Matching the visual expectations of his radio listeners proved to be Benny’s biggest challenge in moving his show to television. How, for example, could any stage set of Jack Benny's famous vault, its ancient guard responding to Benny's footsteps with "Who goes there?" match what the radio audience had seen in its mind’s eye for almost a decade? What about his house, the setting for so many of his sketches? How grand or modest should it be for the man who, when threatened by an impatient mugger with "Your money or your life," responded after an extended Benny pause with “I'm thinking it over!”

Fein remembers Benny as the person having the most fun doing the show each week. “Jack was the greatest audience,” he says. "I felt l was a great comedian with Jack. I would do lines, and he would be on the floor. Everybody who was with him was a great comedian.  George Burns didn't have to say anything to have Jack on the floor. George just looked at him, and Jack started to laugh. George would say, “What are you laughing at? I didn’t do anything.” And Jack would say, “Yeah, but you did it on purpose.” Jack never tried to be funny. Jack could be funny, but generally, if we were at a dinner, he would sit around, and everybody else would make him laugh."

“He really was a generous man,” Fein continues. “Because of his cheap character, he spent twice as much as anybody else to prove he wasn’t cheap. Where anybody else tipped one dollar, Jack tipped five dollars.”

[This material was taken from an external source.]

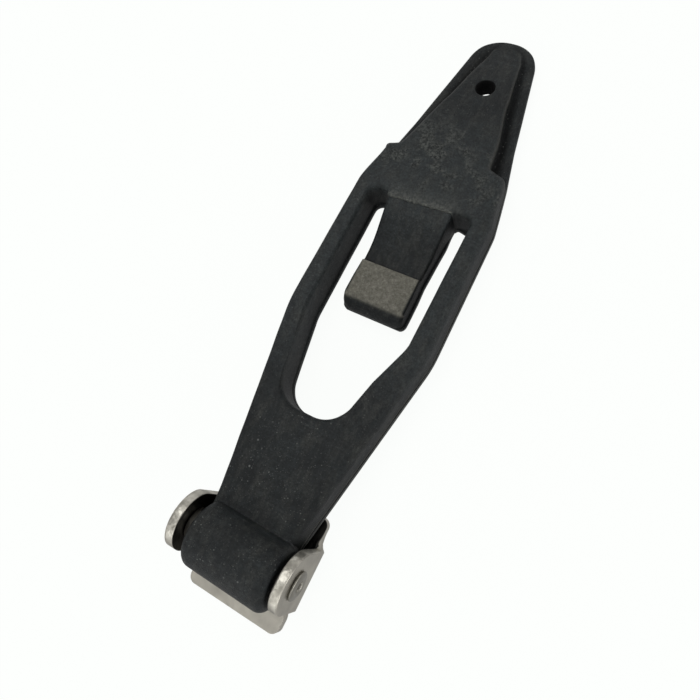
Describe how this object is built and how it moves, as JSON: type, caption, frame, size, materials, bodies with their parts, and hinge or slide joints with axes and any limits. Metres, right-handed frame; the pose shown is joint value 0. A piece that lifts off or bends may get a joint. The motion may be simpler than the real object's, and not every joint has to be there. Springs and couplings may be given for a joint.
{
  "type": "flexible draw latch",
  "caption": "Rubber over-centre draw latch: a windowed strap with a hooking tongue and pull tab, pivoting on a rivet in a folded steel bracket.",
  "frame": {"origin": "on the bracket plate's underside, straight below the pivot axis, in the middle of the latch's width", "axes": "+X along the pivot towards the rolled rivet head, +Y along the strap towards the pull tab, +Z away from the mounting surface"},
  "size_m": [0.0328, 0.1368, 0.0176],
  "materials": {
    "stainless_sheet": "tumbled satin, unpainted",
    "rivet_steel": "satin, rolled over at one end",
    "sleeve_steel": "turned, bright",
    "epdm_rubber": "matte moulded, with dust and faint bloom"
  },
  "bodies": {
    "bracket": {"bracket": "stainless_sheet", "pivot_rivet": "rivet_steel", "pivot_sleeve": "sleeve_steel"},
    "strap": {"strap": "epdm_rubber"},
    "handle": {"handle": "epdm_rubber"}
  },
  "joints": [
    {"name": "strap_pivot", "type": "hinge", "parent": "bracket", "child": "strap", "pos_m": [0, 0, 0.0107], "axis": [1, 0, 0], "range_deg": [0, 185]},
    {"name": "handle_flex", "type": "hinge", "parent": "strap", "child": "handle", "pos_m": [0, 0.06985, 0.00504], "axis": [1, 0, 0], "range_deg": [0, 90], "stiffness_Nm_per_rad": 0.4}
  ]
}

“There wasn't an ounce of miserliness about him,” Joan agrees. “But people identified with his character because his cheapness, his miserliness, his lying about his age and always being 39 are such common traits, such Everyman traits.”

In 1957, the Television Academy presented Benny with its first Trustees’ Award for his contributions to television on his series, which won a total of eight Emmys before it went off the air in 1965. Consistently high in the Nielsens, it was usually ranked in the top 10.

Until his death on December 26, 1974, Jack Benny continued to appear in his own television specials and as a guest star in numerous other comedy programs.